Colin Farrell and ex-girlfriend Kim Bordenave petitioned to be co-conservators of their 17-year-old son James, according to a document obtained by Us Weekly. James, who was born in 2003, has been diagnosed with Angelman syndrome (AS) and is “nonverbal and has issues with his fine motor skills, making him unable to properly care for his own physical health and well-being and requiring him to need assistance in preparing food, eating, bathing and clothing himself,” according to the petition.
According to the Angelman Syndrome Foundation, the rare genetic disorder that shares symptoms and characteristics with other disorders including autism, cerebral palsy and Prader-Willi syndrome. Caused by a loss of function of the UBE3A gene in the 15th chromosome, people with AS have developmental problems that become noticeable by the age of 6 to 12 months. “Other common signs and symptoms usually appear in early childhood like walking and balance disorders, gastrointestinal issues, seizures and little to no speech,” the Foundation’s website says. “Despite these symptoms, people with Angelman syndrome have an overall happy and excitable demeanor.
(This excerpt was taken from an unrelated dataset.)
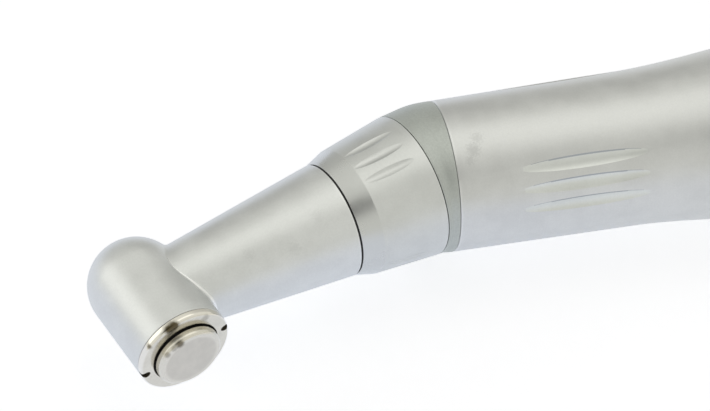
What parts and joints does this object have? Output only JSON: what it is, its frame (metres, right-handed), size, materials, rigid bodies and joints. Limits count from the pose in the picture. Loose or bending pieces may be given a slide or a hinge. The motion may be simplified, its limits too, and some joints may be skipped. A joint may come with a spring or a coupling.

An individual with AS will light up a room with their smile and laughter.”
With a co-conservatorship, Farrell and Bordenave will be able to access their son’s confidential records and make decisions about where he lives, his education, his medical care, and his social or sexual relationships. Their conservatorship hearing is set for September 27.
The celebrity couple, who split up when James was still a toddler, have been co-parenting for a long time, and have likely learned a system that works for them and their son. Parenting a child with special needs adds another layer of challenge to their situation, but their application for co-conservatorship is a testament to their shared dedication to James.
In 2017, Farrell (who also shares son Henry, 11, with ex Alicja Bachleda-Curú) talked about parenting a child with special needs at the annual summit and gala for Angelman syndrome research in Chicago hosted by FAST, the Foundation for Angelman Syndrome Therapeutics.
“The struggles of a child with special needs can be so brutal that they can tear at the very fabric of your heart, but the love shared and the pure strength and heroism observed is the needle and thread that mends all tears,” he told Today at the event.
Farrell also offered advice for parents with a child just diagnosed with Angelman syndrome or another special need.
“I would humbly say to parents of a child with a recent diagnosis of any disorder that while they may well be experiencing the death of one dream, that dream of having a healthy child, there are a thousand dreams and milestones that are yet to reveal themselves,” he told Today. “I would also say that my heart is with you all, along with my respect for you, for your children’s struggles and for the love that you have for your children and that I wish you all peace and support in the face of any adversities.”